Castelli's principal work was in hydraulics – not astronomy or mechanics – a field to which he was introduced by Galilei after he had taken his post in Pisa. This included studies of the bilancetta (hydraulic balance), a device first described by Galilei in the 1580s, and Archimedian hydrostatics. His publication Della misura della acque corranti, on the measurement of flow rates in rivers, was a pioneering work in hydrodynamic engineering. His studies also included the new field of radiant heat, which was the subject of a lengthy exchange of letters with Galilei on the effects of color and composition of bodies in their reaction to radiant heat (1637–1638), which, it should be recalled, required considerable ingenuity to measure quantitatively with the thermal apparatus of the day. In correspondence in 1634 regarding the illumination of the Earth and Moon by the Sun, Castelli proffered the conclusion that the brightness of a body is proportional to its surface area and inversely proportional to the square of its distance. He advocated the use of aperture stops to improve the images of refracting telescopes, a technique later extended by Johannes Hevel, and also investigated physiological optics and the camera obscura.

Many of Castelli's most important contributions are known only from secondary references.
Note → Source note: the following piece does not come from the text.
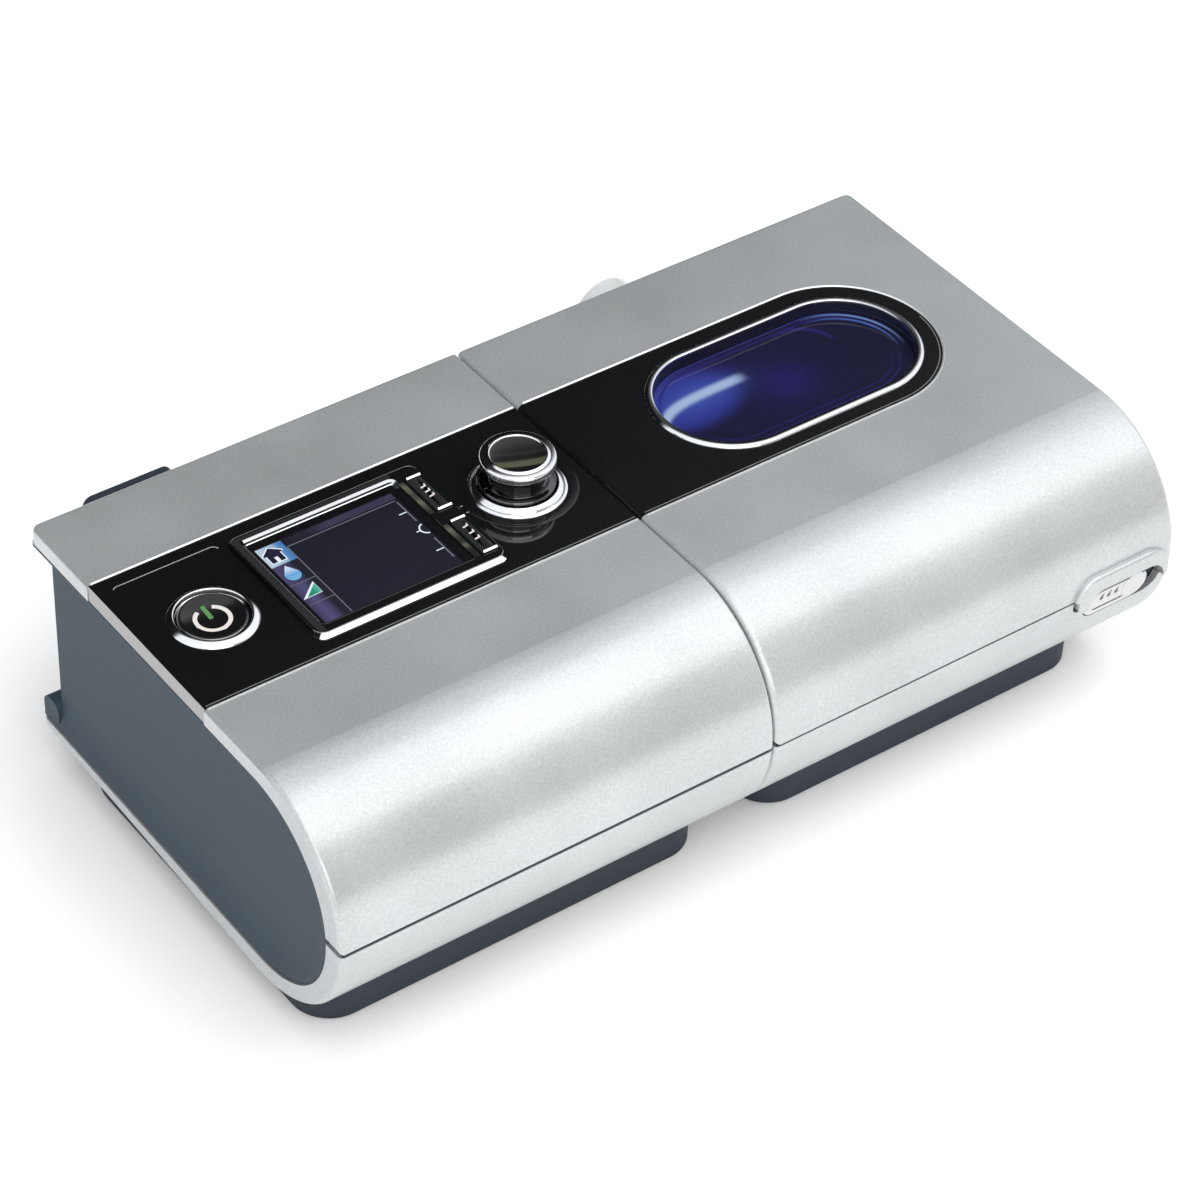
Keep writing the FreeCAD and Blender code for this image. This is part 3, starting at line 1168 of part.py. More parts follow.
hum_shell = casing_shell(HUM_LEFT, HUM_RIGHT, False)
hum_lid(hum_shell)
hum_foot = hum_tray_and_foot(hum_shell)
hum_chassis(hum_foot)
lid_parts()
latch()
water_tub()
air_path()

doc.recompute()
for feature in doc.Objects:
    if "Invalid" in feature.State or "Error" in feature.State:
        raise RuntimeError(f"{feature.Name} ({feature.Label}) failed: {feature.State}")
os.makedirs("parts", exist_ok=True)
for label, feature in nodes.items():
    shape = feature.Shape
    if shape.isNull() or not shape.isValid():
        raise RuntimeError(f"{label} has no valid shape")
    shape.exportStep(f"parts/{label}.step")
print(len(nodes), "sub-parts written")
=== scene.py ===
import json
import math

import bmesh
import bpy
from mathutils import Matrix, Vector

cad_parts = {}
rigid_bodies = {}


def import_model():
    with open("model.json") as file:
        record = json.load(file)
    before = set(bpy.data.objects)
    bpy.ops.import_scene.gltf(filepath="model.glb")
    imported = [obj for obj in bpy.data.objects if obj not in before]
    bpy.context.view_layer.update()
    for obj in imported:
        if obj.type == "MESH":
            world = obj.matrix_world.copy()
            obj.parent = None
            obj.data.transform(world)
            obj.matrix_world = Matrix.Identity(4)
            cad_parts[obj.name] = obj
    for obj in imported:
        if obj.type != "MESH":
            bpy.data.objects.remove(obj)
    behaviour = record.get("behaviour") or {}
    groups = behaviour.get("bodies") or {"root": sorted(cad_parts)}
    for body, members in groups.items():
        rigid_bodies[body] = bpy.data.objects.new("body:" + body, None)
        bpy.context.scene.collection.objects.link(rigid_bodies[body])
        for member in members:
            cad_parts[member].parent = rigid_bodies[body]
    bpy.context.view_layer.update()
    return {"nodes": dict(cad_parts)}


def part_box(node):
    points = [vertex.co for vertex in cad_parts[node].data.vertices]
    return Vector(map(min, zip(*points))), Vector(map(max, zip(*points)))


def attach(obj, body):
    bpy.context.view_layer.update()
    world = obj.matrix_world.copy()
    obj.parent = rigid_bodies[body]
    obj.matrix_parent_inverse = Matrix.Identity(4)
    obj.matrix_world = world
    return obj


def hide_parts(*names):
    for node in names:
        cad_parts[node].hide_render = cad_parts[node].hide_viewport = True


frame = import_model()

# Everything below is written in millimetres and put into metres when a mesh is made.
MM = 0.001


# ------------------------------------------------------------------ node tools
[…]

He produced few papers or treatises during his lifetime, none specifically dealing with astronomy or fundamental mathematics, but he was broadly influential among his contemporaries through his correspondence, and internationally known. His place in the history of science is dominated by a single event, the correspondence in 1613 with Galilei regarding the comparative roles of science (empiricism and theory) and biblical literalism in theology. The letter was subsequently expanded and published by Galilei as the Letter to the Grand Dutchess Christina and served as one of the central points of contention during Galilei's trial before the Inquisition. But Castelli stands as a superb example of a philosophical person of the “seicento” in whose mind and work the Galilean concepts of empiricism took firm hold.